Strategic Implications for Companies and Workers

As companies look for ways to keep innovation in-house while navigating tighter visa restrictions, India will remain a top choice for running these global centres. The combination of policy pressure in the United States and structural advantages in India creates a compelling case for multinational corporations to invest in India-based operations.

For workers, the implications are nuanced. NRI professionals currently in the United States on H-1B visas may face a more challenging environment for visa renewals or sponsorships, and the pool of new H-1B opportunities may shrink. However, opportunities in India-based GCCs are likely to expand, potentially offering competitive salaries and career growth.

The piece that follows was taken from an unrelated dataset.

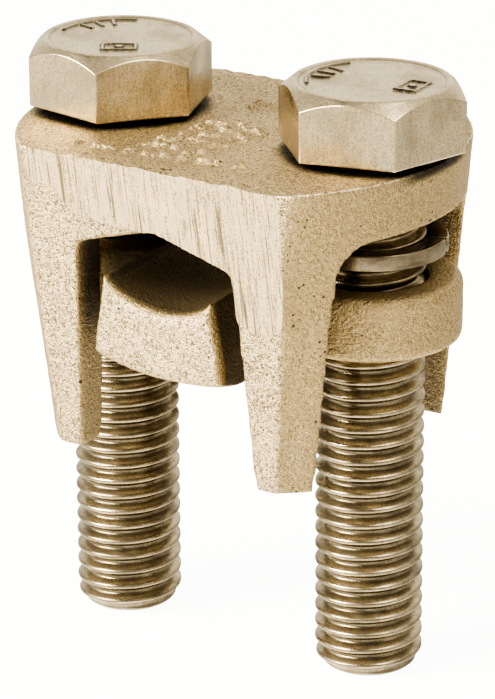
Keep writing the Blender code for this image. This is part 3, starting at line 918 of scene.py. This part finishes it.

For those considering a return to India or a first move to India, the growth of GCCs could provide more attractive employment options than were previously available.

For India as a nation, the shift represents a validation of its IT sector and a potential acceleration of economic growth. However, it also creates dependencies—if U.S. policy shifts again, or if other countries become more attractive for GCC operations, the benefits could be reversed.

Conclusion: A Reshaping of the Global Talent Landscape

In short: while U.S. visa rules get tougher, India's role as a hub for global business and technology is only getting stronger. The $100,000 H-1B fee, proposed restrictions on L-1 visas, and the potential HIRE Act tax on outsourced work are all pushing multinational corporations toward India-based operations. With over 1,700 GCCs already in place and projections of 2,200 by 2030, India is positioned to capture a significant share of the global knowledge work that might otherwise have been based in the United States. For the Indian diaspora, this shift offers both opportunities and challenges—new pathways for engagement with India, but also a changing landscape for those seeking to work in the United States. The coming years will reveal whether this trend accelerates or whether policy adjustments in the United States or elsewhere reshape the calculus once again.